02 March. Friday of the First Week of Lent
Ezekiel 18:21ff. Ezekiel’s teaching about personal responsibility offsets the older focus on the guilt of the clan.
Matthew 5:20ff. The true righteousness, that goes deeper – not simply keeping a set of laws.
The prophet Ezekiel places before us God’s expectation that we persevere in doing good across a lifetime. In Matthew’s gospel Jesus roots this expectation in the depths of the heart. We must do more than externally avoid murdering our brother or sister; we must interiorly be at peace with them and never harbor anger or resentment.
Jesus also names the recipient of our patience and kindliness; he calls this person our brother or our sister. At first, this designation might seem to make the practice of tolerance and helpfulness all the easier. Yet our common experience tells us that we lose our temper more quickly and muster the strength to forgive far more slowly in the case of our own family, relation or neighbourhood. Family feuds flare up unexpectedly and last for generations.
Once we are reconciled in our hearts, as Jesus expects, then the prophet Ezekiel declares that this new relationship of trust, compassion and assistance must not be a quick, momentary expression. It is not to be easily forgotten as we conveniently avoid our newly found brother or sister for the rest of our life. Consistently and daily we are expected to live together as one family.
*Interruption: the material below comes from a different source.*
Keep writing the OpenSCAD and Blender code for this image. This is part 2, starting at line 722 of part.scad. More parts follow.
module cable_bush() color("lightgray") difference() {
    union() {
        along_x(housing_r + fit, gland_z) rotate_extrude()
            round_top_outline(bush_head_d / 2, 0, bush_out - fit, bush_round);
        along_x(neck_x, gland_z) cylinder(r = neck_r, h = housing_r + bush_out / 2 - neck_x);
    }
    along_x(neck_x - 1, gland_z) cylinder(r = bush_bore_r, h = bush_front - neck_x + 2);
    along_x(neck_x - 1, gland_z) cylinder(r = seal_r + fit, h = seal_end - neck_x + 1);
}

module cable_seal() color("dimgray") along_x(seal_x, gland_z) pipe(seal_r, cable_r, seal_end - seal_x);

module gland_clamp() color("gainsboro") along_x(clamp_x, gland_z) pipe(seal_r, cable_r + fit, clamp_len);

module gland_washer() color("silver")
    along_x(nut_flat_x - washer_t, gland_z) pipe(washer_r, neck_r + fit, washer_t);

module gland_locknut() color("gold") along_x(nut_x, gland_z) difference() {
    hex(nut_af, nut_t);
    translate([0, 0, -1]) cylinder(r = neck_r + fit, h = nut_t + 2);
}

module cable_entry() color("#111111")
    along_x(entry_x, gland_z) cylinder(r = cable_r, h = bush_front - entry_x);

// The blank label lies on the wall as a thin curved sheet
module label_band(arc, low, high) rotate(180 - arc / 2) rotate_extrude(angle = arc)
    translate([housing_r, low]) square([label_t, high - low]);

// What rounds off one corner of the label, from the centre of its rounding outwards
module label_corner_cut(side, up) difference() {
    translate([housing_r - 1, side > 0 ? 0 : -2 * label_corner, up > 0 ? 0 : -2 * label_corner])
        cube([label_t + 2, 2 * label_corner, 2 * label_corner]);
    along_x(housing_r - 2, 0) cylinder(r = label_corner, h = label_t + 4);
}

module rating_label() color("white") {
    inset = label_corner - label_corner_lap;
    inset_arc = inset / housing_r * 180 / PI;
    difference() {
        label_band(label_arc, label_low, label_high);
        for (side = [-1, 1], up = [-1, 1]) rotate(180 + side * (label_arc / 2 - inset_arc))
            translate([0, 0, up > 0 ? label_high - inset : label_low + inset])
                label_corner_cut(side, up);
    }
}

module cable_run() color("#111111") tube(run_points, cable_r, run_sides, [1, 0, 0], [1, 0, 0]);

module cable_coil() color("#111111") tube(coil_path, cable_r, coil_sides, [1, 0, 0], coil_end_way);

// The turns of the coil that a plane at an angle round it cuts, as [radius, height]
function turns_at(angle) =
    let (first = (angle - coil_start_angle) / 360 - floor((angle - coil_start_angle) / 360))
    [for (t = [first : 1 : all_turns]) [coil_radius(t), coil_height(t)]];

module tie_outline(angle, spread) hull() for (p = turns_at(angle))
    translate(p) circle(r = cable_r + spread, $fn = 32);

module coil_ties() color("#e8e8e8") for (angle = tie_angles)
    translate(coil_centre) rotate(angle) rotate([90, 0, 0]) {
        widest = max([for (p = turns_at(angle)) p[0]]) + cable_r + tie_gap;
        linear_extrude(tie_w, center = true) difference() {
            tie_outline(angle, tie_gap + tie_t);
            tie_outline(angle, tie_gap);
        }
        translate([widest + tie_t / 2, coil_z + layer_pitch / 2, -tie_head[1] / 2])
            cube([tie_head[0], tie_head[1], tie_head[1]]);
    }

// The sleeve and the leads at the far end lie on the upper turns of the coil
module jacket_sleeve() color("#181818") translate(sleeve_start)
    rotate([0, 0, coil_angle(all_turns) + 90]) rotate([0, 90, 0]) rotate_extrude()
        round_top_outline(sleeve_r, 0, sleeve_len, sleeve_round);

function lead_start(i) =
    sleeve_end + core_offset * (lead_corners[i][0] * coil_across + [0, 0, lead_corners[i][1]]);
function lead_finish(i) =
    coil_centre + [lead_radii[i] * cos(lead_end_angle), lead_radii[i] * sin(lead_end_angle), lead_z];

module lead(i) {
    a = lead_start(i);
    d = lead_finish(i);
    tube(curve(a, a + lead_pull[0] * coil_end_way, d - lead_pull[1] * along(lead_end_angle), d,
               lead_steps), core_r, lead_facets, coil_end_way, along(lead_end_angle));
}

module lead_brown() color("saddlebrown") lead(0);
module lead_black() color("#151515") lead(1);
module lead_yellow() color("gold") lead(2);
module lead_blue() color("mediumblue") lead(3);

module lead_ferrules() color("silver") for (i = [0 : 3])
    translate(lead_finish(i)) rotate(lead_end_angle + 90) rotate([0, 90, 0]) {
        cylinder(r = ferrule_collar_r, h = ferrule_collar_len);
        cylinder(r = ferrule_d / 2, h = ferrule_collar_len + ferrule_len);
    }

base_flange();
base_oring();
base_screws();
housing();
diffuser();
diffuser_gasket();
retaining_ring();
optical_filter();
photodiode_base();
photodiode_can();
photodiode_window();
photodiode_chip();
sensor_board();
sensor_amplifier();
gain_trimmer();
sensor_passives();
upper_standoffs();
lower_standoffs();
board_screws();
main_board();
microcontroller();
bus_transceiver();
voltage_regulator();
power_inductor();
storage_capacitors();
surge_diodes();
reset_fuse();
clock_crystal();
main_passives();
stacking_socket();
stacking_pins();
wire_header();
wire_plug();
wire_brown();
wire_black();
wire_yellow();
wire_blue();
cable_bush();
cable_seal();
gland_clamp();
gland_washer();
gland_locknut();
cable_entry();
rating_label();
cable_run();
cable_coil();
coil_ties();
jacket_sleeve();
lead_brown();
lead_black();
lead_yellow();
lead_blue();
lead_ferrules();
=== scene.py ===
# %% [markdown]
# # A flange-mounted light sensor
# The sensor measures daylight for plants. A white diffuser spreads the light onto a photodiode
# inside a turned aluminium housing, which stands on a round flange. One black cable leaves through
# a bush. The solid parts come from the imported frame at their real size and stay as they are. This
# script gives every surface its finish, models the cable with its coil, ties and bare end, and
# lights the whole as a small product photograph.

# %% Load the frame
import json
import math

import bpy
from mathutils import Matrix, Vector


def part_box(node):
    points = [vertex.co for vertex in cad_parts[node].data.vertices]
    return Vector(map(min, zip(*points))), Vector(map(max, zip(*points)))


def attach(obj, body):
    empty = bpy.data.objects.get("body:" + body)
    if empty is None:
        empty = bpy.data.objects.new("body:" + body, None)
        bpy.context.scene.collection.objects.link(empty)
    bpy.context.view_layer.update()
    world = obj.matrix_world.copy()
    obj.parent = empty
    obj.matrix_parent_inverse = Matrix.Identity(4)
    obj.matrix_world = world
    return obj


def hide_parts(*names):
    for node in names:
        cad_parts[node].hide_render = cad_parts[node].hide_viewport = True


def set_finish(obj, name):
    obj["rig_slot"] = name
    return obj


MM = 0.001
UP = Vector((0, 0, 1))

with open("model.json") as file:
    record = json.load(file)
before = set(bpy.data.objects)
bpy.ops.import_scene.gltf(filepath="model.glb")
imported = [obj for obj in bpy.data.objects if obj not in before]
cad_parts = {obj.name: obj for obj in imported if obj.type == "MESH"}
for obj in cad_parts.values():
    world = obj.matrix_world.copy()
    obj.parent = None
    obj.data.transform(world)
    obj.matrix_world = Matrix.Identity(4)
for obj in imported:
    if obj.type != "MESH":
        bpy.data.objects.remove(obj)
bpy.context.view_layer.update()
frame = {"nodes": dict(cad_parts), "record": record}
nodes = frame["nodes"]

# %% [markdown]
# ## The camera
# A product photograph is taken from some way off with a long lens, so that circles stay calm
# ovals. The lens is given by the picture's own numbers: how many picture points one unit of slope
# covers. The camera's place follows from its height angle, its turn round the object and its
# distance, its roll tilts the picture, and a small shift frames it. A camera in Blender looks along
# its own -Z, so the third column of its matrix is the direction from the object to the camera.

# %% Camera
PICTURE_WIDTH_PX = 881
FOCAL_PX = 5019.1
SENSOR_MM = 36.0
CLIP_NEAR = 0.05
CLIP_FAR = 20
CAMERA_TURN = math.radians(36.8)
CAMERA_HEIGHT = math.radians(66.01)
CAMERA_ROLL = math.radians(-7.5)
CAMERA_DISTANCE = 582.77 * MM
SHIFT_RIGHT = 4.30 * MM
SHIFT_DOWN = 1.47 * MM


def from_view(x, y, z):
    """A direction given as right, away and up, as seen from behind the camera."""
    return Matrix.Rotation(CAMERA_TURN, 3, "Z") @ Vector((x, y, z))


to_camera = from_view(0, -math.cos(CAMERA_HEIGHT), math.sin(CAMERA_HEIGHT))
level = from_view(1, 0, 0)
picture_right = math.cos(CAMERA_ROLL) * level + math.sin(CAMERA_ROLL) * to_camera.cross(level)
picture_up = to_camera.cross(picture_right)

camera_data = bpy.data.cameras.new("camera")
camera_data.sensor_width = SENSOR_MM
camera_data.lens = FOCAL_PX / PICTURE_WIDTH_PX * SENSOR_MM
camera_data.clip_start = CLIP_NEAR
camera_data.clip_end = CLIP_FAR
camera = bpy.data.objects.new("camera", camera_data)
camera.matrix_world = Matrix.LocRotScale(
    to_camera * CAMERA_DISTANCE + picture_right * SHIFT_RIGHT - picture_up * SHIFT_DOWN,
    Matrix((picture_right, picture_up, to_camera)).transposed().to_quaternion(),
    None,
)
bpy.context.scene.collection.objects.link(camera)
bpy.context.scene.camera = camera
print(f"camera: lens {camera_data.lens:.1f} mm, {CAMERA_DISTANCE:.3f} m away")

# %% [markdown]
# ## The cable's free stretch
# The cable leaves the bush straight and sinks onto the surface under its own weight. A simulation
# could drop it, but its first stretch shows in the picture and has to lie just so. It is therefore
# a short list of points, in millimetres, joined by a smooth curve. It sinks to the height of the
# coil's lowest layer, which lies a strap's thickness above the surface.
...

This continuous bond of affection and mutual help is so important that Jesus states: “If you bring your gift to the altar and then recall that your brother or sister has anything against you, go first to be reconciled with your brother or sister, and then come and offer your gift.” These words sear a quick, straight path into our conscience, as we are gathered around our Eucharistic table.
This journey to our brother or sister can be made in our heart first; we form a determination to do all in our power to win back our brother or sister. On that condition which practically asks us to be forgiving, patient, and tolerant of differences, we can continue with our Eucharist. If we fail, however, to carry through on our promise and ignore our brother or sister, then Ezekiel rings out the deadly warning: “If the virtuous person turns from the path of virtue to do evil . . . has broken faith and committed sin, … he shall die!”
These divine expectations, enunciated by Ezekiel and Jesus, touch at times upon the heroic, as we are not asked but commanded to forgive and be reconciled, on pain of death and the fires of Gehenna. Does God ask too much? God asks nothing without first giving us the grace of a “new heart and … a new spirit” and putting his own spirit within us (see Ez 36:26-27). Secondly, God provides his own compelling example. In Ezekiel God assures us that no matter how wickedly we have offended him – whatever be the offense against life and goodness – God forgives at once if we turn from our evil ways. Ezekiel concludes this extraordinary chapter with God’s admission, “I have no pleasure in the death of anyone who dies . . . Return and live!”
Out of the depths I cry to you, O Lord; Lord, hear my voice.
First Reading: Ezekiel 18:21-28
But if the wicked turn away from all their sins that they have committed and keep all my statutes and do what is lawful and right, they shall surely live; they shall not die. None of the transgressions that they have committed shall be remembered against them; for the righteousness that they have done they shall live. Have I any pleasure in the death of the wicked, says the Lord God, and not rather that they should turn from their ways and live?
But when the righteous turn away from their righteousness and commit iniquity and do the same abominable things that the wicked do, shall they live? None of the righteous deeds that they have done shall be remembered; for the treachery of which they are guilty and the sin they have committed, they shall die. Yet you say, “The way of the Lord is unfair.” Hear now, O house of Israel: Is my way unfair? Is it not your ways that are unfair?
When the righteous turn away from their righteousness and commit iniquity, they shall die for it; for the iniquity that they have committed they shall die. Again, when the wicked turn away from the wickedness they have committed and do what is lawful and right, they shall save their life. Because they considered and turned away from all the transgressions that they had committed, they shall surely live; they shall not die.
Gospel: Matthew 5:20-26
For I tell you, unless your righteousness exceeds that of the scribes and Pharisees, you will never enter the kingdom of heaven.
“You have heard that it was said to those of ancient times, ‘You shall not murder’; and ‘whoever murders shall be liable to judgment.’ But I say to you that if you are angry with a brother or sister, you will be liable to judgment; and if you insult a brother or sister, you will be liable to the council; and if you say, ‘You fool,’ you will be liable to the hell of fire. So when you are offering your gift at the altar, if you remember that your brother or sister has something against you, leave your gift there before the altar and go; first be reconciled to your brother or sister, and then come and offer your gift. Come to terms quickly with your accuser while you are on the way to court with him, or your accuser may hand you over to the judge, and the judge to the guard, and you will be thrown into prison. Truly I tell you, you will never get out until you have paid the last penny.